Slipping away from the group and into one of the quieter, more isolated pools, I lay down on a tiled chaise lounge half submerged in the hot spring water and half in the cool night air. The sound of a waterfall drowning out the distant music, I stared up into the sky, clear and heaving with stars. I felt all the miles of distance stretching out between me and New York City, me and Jack. I closed my eyes, took a deep breath and began to let the door close on him.

It wasn’t long before I learned that everyone in our group had been nursing a broken heart of sorts. In Tortuguero, an isolated stretch of land between a canal and the Caribbean accessible only by small boat or plane, we stayed at the rustic All Rankin’s Lodge. Spending the hours from late afternoon to well past sunset in hammocks by the canal sipping Imperial beer, we moved past polite surface conversation, delving into the deep and meaty bits of our lives. By our second day in this remote spot, we began discussing our relationship statuses at home and why we’d all taken this trip. I started with my Jack story.

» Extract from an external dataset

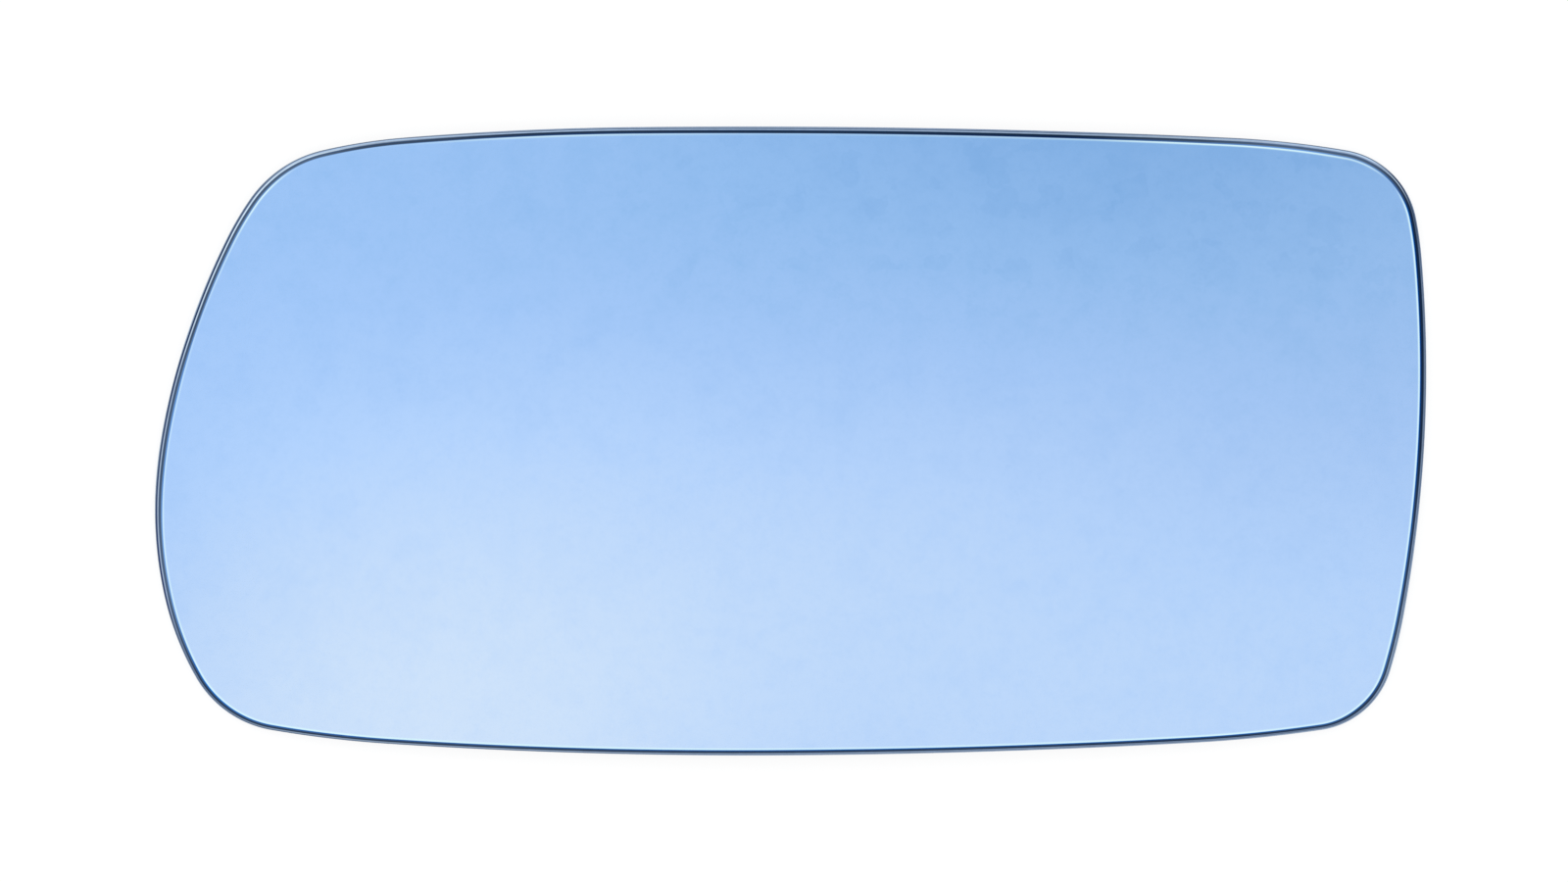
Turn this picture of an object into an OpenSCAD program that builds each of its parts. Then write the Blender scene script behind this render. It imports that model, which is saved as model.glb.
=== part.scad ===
// Convex mirror glass of a car door mirror: one bare sheet of bent glass with a ground edge.
// It lies face up on the lowest corners of its rim. Sizes are in millimetres, angles in degrees.
// X runs across the glass, Y up the glass as it is fitted, and Z out of the mirror face.
// The origin is on the plane that the rim rests on, below the middle of the outline.

/* [Glass] */
// Width across the outermost points
glass_w = 180; // [160:1:200]
// Height across the highest and the lowest point
glass_h = 89; // [80:1:100]
// Thickness of the sheet
glass_t = 2; // [1.5:0.1:3]
// Radius of the convex mirror face
face_r = 1400; // [1000:10:2500]
// How far the top of the dome lies above the middle of the outline
crown_y = 4.5; // [0:0.5:8]
// Angle at which the rounded ground edge meets each face
arris_angle = 18; // [10:1:30]

/* [Right side] */
// How far the outermost point lies above the middle
right_y = 10; // [6:0.5:12]
// Radius of the side
right_r = 190; // [160:5:220]

/* [Top side] */
// How far the highest point lies to the left of the middle
top_x = 6.5; // [2:0.5:10]
// Radius through the highest point and to its right
top_r = 1500; // [1200:10:1800]
// Turn from the highest point to the start of the left-hand arc
top_turn = 0.6; // [0.1:0.1:1.5]
// Radius of the left-hand arc
top_left_r = 465; // [400:5:600]

/* [Left side] */
// How far the outermost point lies below the middle
left_y = 9.7; // [7:0.1:12]
// Radius through the outermost point and below it
left_r = 56; // [48:1:63]
// Turn from the outermost point to the start of the shoulder arc above it
shoulder_turn = 4; // [2:0.1:6]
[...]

As I ended my tale, Jessica piped up, “That’s exactly what just happened to me!” Followed by Celine, “Me too!” and then Ana. We’d each encountered an extremely similar break up in recent months, with the same reasons for the split and the same timeline. For Ella and Jerry, some very tough relationship endings were in the not too distant past as well.

It’s amazing how two weeks of spending time with simpatico souls, falling asleep to the symphonies of frogs outside your bedroom window, looking into the inquisitive faces of baby sloths, and feeling the warm sand in your toes as you stroll to Pacific beaches with gangs of capuchin monkeys hot on your trail can restore your mind and feed your heart.

On my last day of vacation, lounging in a pool in Cahuita, I made a resolution. The sentimental journey must come to an end. No more strolls down memory lane. No more repeat offenders. I must exorcise my haunted relationship house of all boyfriends bygone. These forays into my love past appeared oh so romantic but these past loves turned out to be nothing more than transparent, fleeting ghosts.

So a new journey begins. Striding down East 57th Street last week, I was literally moving forward, my brand new Anthropologie dress fluttering out behind me. I opened the heavy wooden door, stepping from out of the sun and heat into the dark and cool bar. My new strappy high heels click-clacked on the floor announcing my entrance. He turned around.

Wednesday, June 29, 2011

Next! One

If journeys end in lovers meeting, then journeys begin in lovers parting.

I just began a new journey.

When last we left off, I’d determined to exit my poetry and Scotch cocoon. My Burns Night resolution in full effect, I’d spent several weeks dating incessantly. Son of the Black Panther, Cocky Lawyer Dad, German Personal Trainer…Then, just as I was about to retreat back into my world of Rabbie and Ledaig, the ghost of boyfriends past followed me into the present. Again.

Like Casper the Friendly Ghost but with a strong jaw line, wide shoulders and sex appeal, Jack had fit the bill of PSM (Potential Scotch Man) when last we met. Unfortunately at that time, I was fresh off my break-up with Half Baked, my live-in boyfriend of three years, named so for his affection for the Ben & Jerry’s ice cream flavor, not weed. When I bumped into Jack at Shoolbred’s sipping Lagavulin in front of the fireplace, I was surprised to see this love specter in one of my favorite watering holes and thrilled to learn that he fit the PSM bill now more than ever.

Quite a romantic courtship ensued. Nights at the opera and Scotch, dinner at Picholine and Scotch, slow dancing at home to Nina Simone and Scotch. And then it happened one night a few weeks ago. Another theme that has haunted my love life past popped up in the present with a “boo!” Jack, voice nervous, began with “I’m falling in love." The chaotic jumble of words that followed ended with “I’m scared. I’m not ready.”

Here it was, once again, the “I’m scared” lament. This is a possible relationship, not Scream. Is the prospect of love, the real thing, that frightening? Is it terrifying enough to send a man running from a woman as if from Jason at Camp Crystal Lake?

I wasn’t afraid of love, but I did my own brand of running. In the spirit of Eat, Pray, Love, I decided to take a trip.

Wednesday, January 26, 2011

My Heart Belongs to Rabbie

Born too late. That’s me. Always with the love affairs with the dead poets.

Last night, I celebrated my latest literary crush, Scottish poet Robert Burns. With his dark, dashing good looks and his workingman’s poet persona, Rabbie is a bona fide sex symbol as far as I’m concerned. So he was a bit of a scoundrel with the ladies, but that just lends to his legend. And, anyway, what great romantic poet wasn't? (Keats, I suppose.)

January twenty-fifth marks the bard’s birthday – yesterday he celebrated his 252nd – an event commemorated by Scots with Burns Night suppers featuring haggis, Scotch and poetry. I honored his birthday with a quiet evening in the cozy comfort of home. Fancying myself his Clarinda, I read Ae Fond Kiss and let the gentle smoky sting of Ledaig single malt kiss my lips.

“Had we never loved sae blindly,

Never met—or never parted,

We had ne'er been broken-hearted.”

As I read his words, I realized that I’ve been hiding from the living men dating pool since New Year's Eve. Come sleet, snow or dark of winter night, I needed to get back in there. Rabbie would want me to.